More Sign of Warming, but United Nations Climate Change Negotiations Still Cold

By Syed Iqbal Hasnain – The world seems to have taken a step backward in combating climate change in the past year, even though more signs of climate disruptions are evident across the globe. In the roughly 12 months between the two United Nations climate change conferences, the Copenhagen summit in December 2009 and Cancun a year later, regrettably the global resolve to address the issue appears to have waned.

The Copenhagen summit had begun with great expectations; 198 global world leaders, including United States President Barack Obama, attended.  But it ended with an innocuous political statement known as Copenhagen Accord (CHA), which states that “we underline that climate change is one of the greatest challenges of our time.” It referred to the need for deep cuts in global emissions, and to hold the increase in global temperature to less than 2 degree Celsius below the pre-industrial level.

The Cancun summit, in contrast to Copenhagen, began with modest aims, with only low level global climate negotiators from 190 countries attending it. The so-called Cancun agreements were   described by international media and non-profit organizations as an agreement ‘on framework and not on climate change’.   The 1997 Kyoto Protocol, which called on most wealthy nations to trim their emissions while providing assistance to developing countries to pursue a cleaner energy future, was a modest success even though United States was not on board. 

At  the next UN climate conference, scheduled for December 2011 in Durban, South Africa,  the Kyoto Protocol will likely  be replaced  by a new World Bank-administrated Fund to help poor countries adapt to climate change.

The State of the Climate Change Challenge   Growing global and regional emission levels are adversely affecting various ecosystems resulting from changes in temperature and rainfall incidence. Increased climate variability has the potential to cause significant loss of biodiversity as well as impacts on food and forests products.

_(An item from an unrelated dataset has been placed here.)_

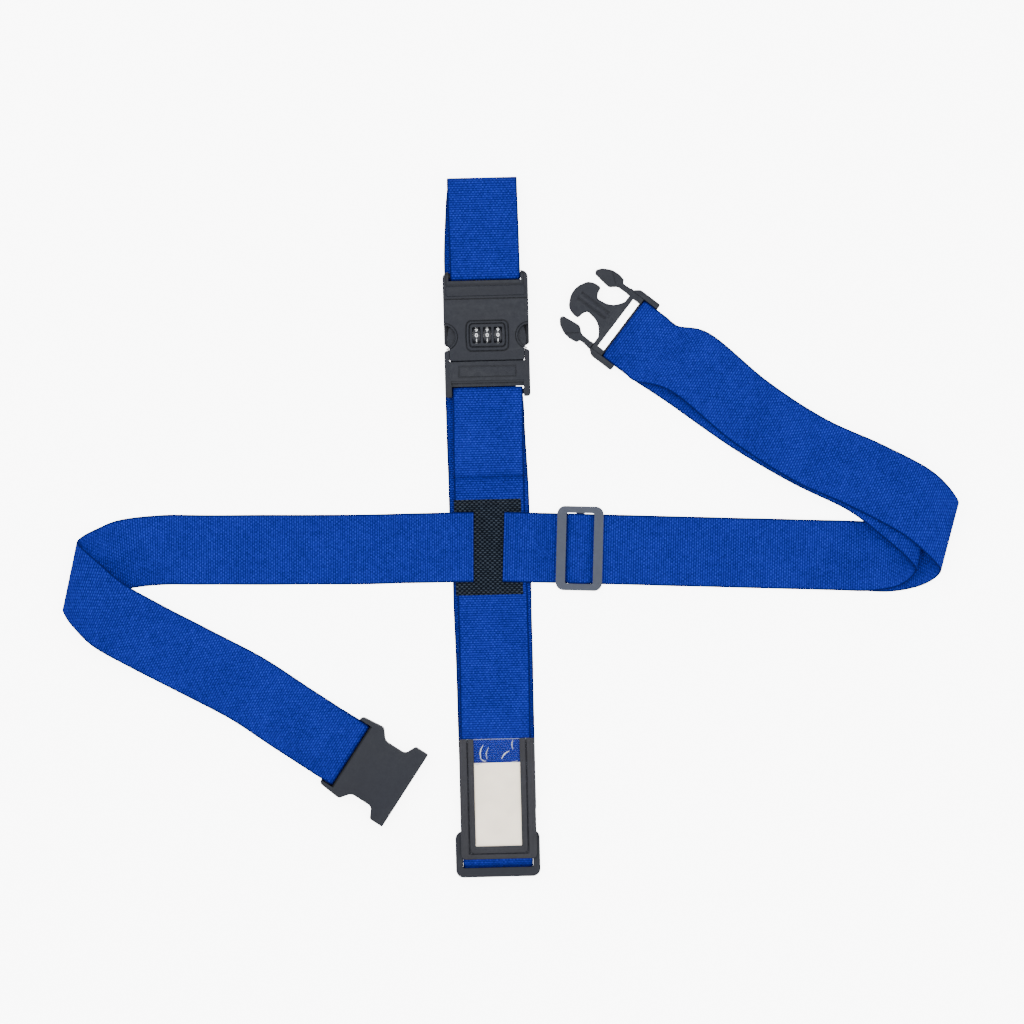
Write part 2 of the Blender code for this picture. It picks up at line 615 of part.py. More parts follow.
def build_right_fold():
    heading = 90 + math.degrees(RIGHT_SLOPE)
    back = Matrix.Rotation(MALE_YAW, 4, "Z")
    bar_heading = math.degrees(MALE_YAW) - 90
    top = back @ Vector((MALE_BAR_P - 17.4, 0, 0)) + Vector((*MALE_AT, MALE_BAR_Z + WRAP_R))
    low = back @ Vector((MALE_BAR_P - 17.4, 0, 0)) + Vector((*MALE_AT, MALE_BAR_Z - WRAP_R))
    nearby = back @ Vector((9, 0, 0))
    outer = [(262.3, right_line_y(262.3), Z_BACK, heading), (286.0, -7.0, 0.65, 88), (309.0, -3.0, 2.4, 84)]
    outer += [(324.6, 4.6, 9.0, 77), (323.4, 12.4, 16.2, 73), (303.0, 31.6, 18.6, 66)]
    outer += [(266.0, 51.4, 16.4, 62)]
    outer_back = [(226.6, 69.4, 11.6, 63), (184.0, 97.2, 8.2, 58), (143.2, 131.0, 8.2, 56)]
    outer_back += [(*(top - nearby), bar_heading), (*top, bar_heading)]
    ribbon(("right_fold_outer", "right_return_upper"), outer + outer_back, (len(outer) - 1,))
    inner = [(250.3, right_line_y(250.3), Z_RETURN, heading), (272.0, -6.4, 2.5, 88), (293.0, -3.2, 3.9, 84)]
    inner += [(307.0, 5.4, 8.6, 78), (306.4, 13.0, 13.6, 73), (290.0, 29.2, 15.4, 66)]
    inner += [(266.0, 48.0, 13.6, 62)]
    inner_back = [(226.6, 67.4, 9.0, 63), (184.0, 92.6, 5.0, 57), (143.2, 121.6, 2.4, 54)]
    inner_back += [(*(low - nearby), bar_heading), (*low, bar_heading)]
    ribbon(("right_fold_inner", "right_return_lower"), inner + inner_back, (len(inner) - 1,))


def build_male():
    frame = frame_empty("male_frame", *MALE_AT, MALE_YAW)
    start = MALE_BAR_P - 17
    legs = [(start, MALE_BAR_Z - WRAP_R), (MALE_BAR_P - 4, MALE_BAR_Z - WRAP_R)]
    loop = wrap_path(MALE_BAR_P, MALE_BAR_Z, start, MALE_BAR_Z + WRAP_R, legs[::-1], 1)
    strap("right_arm_buckle_loop", loop, frame, "x")
    slot_p0, slot_p1, slot_w = MALE_SLOT
    slot = [(slot_p1, slot_w, 0), (slot_p0, slot_w, 0), (slot_p0, 25.6, 0), (-12.0, 25.6, 0)]
    sides = [(-12.0, 29.2, 1.5), (5.6, 29.2, 1.0), (9.6, 26.0, 0), (9.6, 21.2, 0), (8.4, 19.0, 0)]
    tongue = [(11.0, 12.6, 0), (17.0, 7.0, 0), (26.6, 5.6, 0), (29.8, 13.8, 1.0), (34.6, 13.6, 0)]
    tongue += [(39.6, 11.2, 1.0), (43.6, 4.6, 0)]
    half = slot + sides + tongue
    outline = rounded([(p, -w, r) for p, w, r in half] + [(p, w, r) for p, w, r in reversed(half)])
    blank = plate_mesh([outline], 1.4, MALE_Z1 - 1.4)
    body = place(blank, "male_buckle", PLASTIC, frame, (MALE_BAR_P, 0, MALE_BAR_Z))
    rails = [box_mesh((-12.0, 4.6), (s * 25.6, s * MALE_HALF_W)[::s], (0.4, MALE_Z1)) for s in (-1, 1)]
    bar = cylinder_mesh(BAR_R, (MALE_BAR_P, -26.5, MALE_BAR_Z), (MALE_BAR_P, 26.5, MALE_BAR_Z), 16)
    ribs = [box_mesh((12.0, 39.0), (w - 0.9, w + 0.9), (MALE_Z1 - 2, MALE_Z1 - 0.4)) for w in (-2.6, 2.6)]
    boolean(body, "UNION", rails + [bar] + ribs)
    for s, side in ((-1, "left"), (1, "right")):
        arm = [(9.9, 21.6, 0), (9.9, 25.6, 0), (18.4, 25.2, 0), (19.6, 27.8, 0.6), (24.4, 28.8, 0)]
        arm += [(30.6, 28.2, 1.5), (37.0, 24.8, 0), (39.8, 21.2, 0.8), (38.6, 18.8, 0.8)]
        arm += [(28.0, 17.4, 0.8), (24.8, 17.2, 0), (20.2, 21.2, 0)]
        outline = rounded([(p, s * w, r) for p, w, r in arm][:: -s])
        prong = plate_mesh([outline], 2.2, MALE_Z1 - 2.2)
        place(prong, f"male_prong_{side}", PLASTIC, frame, (9.9, s * 23.3, 0))


clear_scene()
PARTS = collection("luggage_strap")
CUTTERS = collection("cutters")
CUTTERS.hide_render = True
WEBBING = material("blue_webbing", (0.010, 0.060, 0.360), 0.85)
PLASTIC = material("charcoal_plastic", (0.045, 0.048, 0.056), 0.5)
PATCH = material("black_patch_weave", (0.012, 0.013, 0.018), 0.9)
VINYL = material("black_vinyl", (0.020, 0.021, 0.024), 0.45)
CLEAR_VINYL = material("clear_vinyl", (0.9, 0.92, 0.94), 0.1, 0.2)
CARD = material("cream_card", (0.88, 0.82, 0.72), 0.8)
STEEL = material("steel", (0.55, 0.55, 0.56), 0.35)
WHITE = material("white_acetal", (0.75, 0.75, 0.72), 0.5)

vertical_line = frame_empty("vertical_line", 0, 0, STRAP_LEAN)
right_line = frame_empty("right_line", 0, RIGHT_Y0, RIGHT_SLOPE)
build_back_straps(vertical_line)
build_front_straps(vertical_line)
build_slide("bottom_slide", vertical_line, 0.0, BOTTOM_SLIDE_V, PITCH, False)
build_lock(vertical_line)
build_crossing(vertical_line)
build_pocket(vertical_line)
build_left_arm()
build_female()
build_right_arm(right_line)
build_right_fold()
build_male()
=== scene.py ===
"""Luggage strap: webbing, lock, buckles, slides and a card pocket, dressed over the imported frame.

Each sub-assembly is shaped in millimetres in a frame of its own and put in place in its mesh.
"""

import json
import logging
import math
from collections.abc import Callable, Iterable, Sequence
from dataclasses import dataclass
from enum import Enum

import bmesh
import bpy
from mathutils import Matrix, Vector, noise


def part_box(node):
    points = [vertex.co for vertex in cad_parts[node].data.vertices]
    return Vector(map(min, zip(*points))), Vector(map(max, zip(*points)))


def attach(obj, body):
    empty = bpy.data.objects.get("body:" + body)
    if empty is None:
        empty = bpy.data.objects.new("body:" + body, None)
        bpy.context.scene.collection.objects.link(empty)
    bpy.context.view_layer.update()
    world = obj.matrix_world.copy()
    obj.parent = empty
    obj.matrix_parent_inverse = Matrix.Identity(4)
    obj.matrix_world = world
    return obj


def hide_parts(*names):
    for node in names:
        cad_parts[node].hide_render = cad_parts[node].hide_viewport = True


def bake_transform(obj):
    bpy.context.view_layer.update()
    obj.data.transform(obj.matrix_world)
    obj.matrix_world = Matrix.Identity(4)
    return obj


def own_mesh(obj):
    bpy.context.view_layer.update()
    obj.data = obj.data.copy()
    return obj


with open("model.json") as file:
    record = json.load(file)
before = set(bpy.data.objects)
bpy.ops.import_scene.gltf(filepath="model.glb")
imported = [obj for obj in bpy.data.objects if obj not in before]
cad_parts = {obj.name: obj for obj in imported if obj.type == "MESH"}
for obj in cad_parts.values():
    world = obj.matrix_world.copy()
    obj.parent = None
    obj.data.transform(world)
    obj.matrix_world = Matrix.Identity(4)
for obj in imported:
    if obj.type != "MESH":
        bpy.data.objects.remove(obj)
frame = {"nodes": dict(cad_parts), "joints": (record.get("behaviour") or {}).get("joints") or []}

MM = 0.001
JOINTS = {joint["name"]: joint for joint in frame["joints"]}
UP = Vector((0.0, 0.0, 1.0))

log = logging.getLogger("luggage_strap")

Socket = bpy.types.NodeSocket
Value = Socket | float | tuple[float, ...]
Colour = tuple[float, float, float]


# ---------------------------------------------------------------- places


def joint_place(name: str) -> Vector:
    """Where a joint's axis is, in millimetres."""
    return Vector(JOINTS[name]["pos_m"]) / MM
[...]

  • Perhaps nowhere is this more concerning than in South Asia. Aside from floods in Pakistan, India, Bangladesh, consider ramifications of intense melting of Hindu Kush-Himalayan glaciers. The melting of summer sea ice in Arctic at a record pace, and the ongoing collapse of a big portion of western Antarctic ice sheet are examples of the adverse affects that will begin occurring.
  • In 2010, the United States experienced its warmest year on record, China experienced devastating mudslides, and Russia experienced searing heat and devastating forest fires. Australia experienced unprecedented floods in Queensland, flooding more than 200,000 km2.
  • Meanwhile, China surpassed the United States as the world’s largest energy consumer in mid-2010, according to the International Energy Agency. Beijing’s relentless drive to urbanize its 70 % population by 2030 has made it world largest emitter of greenhouse gases and black carbon. A downside to urbanization is that cities are hotter than the surrounding countryside, creating what meteorologists call” urban heat islands”.

The Need for International Cooperation  If climate change driven catastrophes are not handled through multinational cooperation early on, they may spark intense competition for humanitarian relief, international aid funds and water resources.  Yet the options are fraught with political controversy and difficulty.

Perhaps one of the biggest setbacks on the policy front is the Republican victory in the U.S House of Representatives in the November 2010 midterm elections. Several GOP congressman  with  ‘Tea Party’ affiliations think that that climate change is ‘cyclical’ and see no need to make changes in the nation’s energy economy. Their ascendancy could derail whatever policies the Democratic led Congress and Administration had put in place to reduce emissions.

  • The new chairman of the House Energy and Commerce Committee, Republican Fred Upton of Michigan, says he will target the Environmental Protection Agency (EPA), which is writing rules to limit greenhouse gases blamed for global warming. He warned the White House that, “We are not going to let this administration regulate what they have been unable to legislate.”
  • America’s oil, coal and utility industries lobbyists have collectively spent more than 500 million dollars since the beginning of 2009 to lobby against ” cap and trade’ legislation and to defeat the candidates that actively supported the US climate change legislation in the midterm polls.

More generally, one needs to consider the mitigation and adaptation options, at the society and regional levels.

Mitigation aims to cut off global warming at its source by reducing emission of greenhouse gases and black carbon; it was actively pushed by the Group of 77 developing countries  at Copenhagen summit, but now it seems harder than we once thought. Despite the availability of information technology and social networking sites, the world remains highly uneven politically and economically. Indeed, it will take decades to deploy new energy affordable technologies on a global scale.

It is, therefore, urgent to adapt to climate change rather than continuing the “business as usual” approach. Key adaptation decisions will be needed at variety of levels. They involve local infrastructure and vulnerabilities, therefore adaptation to climate change can not be successful without the participation of local communities. Nonetheless, local communities lack knowledge and ability to take prompt action. And those who are working at international levels are often unaware of local environmental and socio-economic conditions.

An effective adaptation requires a distributed effort like “knowledge Action Networks”, that is, managed social networks that link global science, technology and policy communities to local initiatives.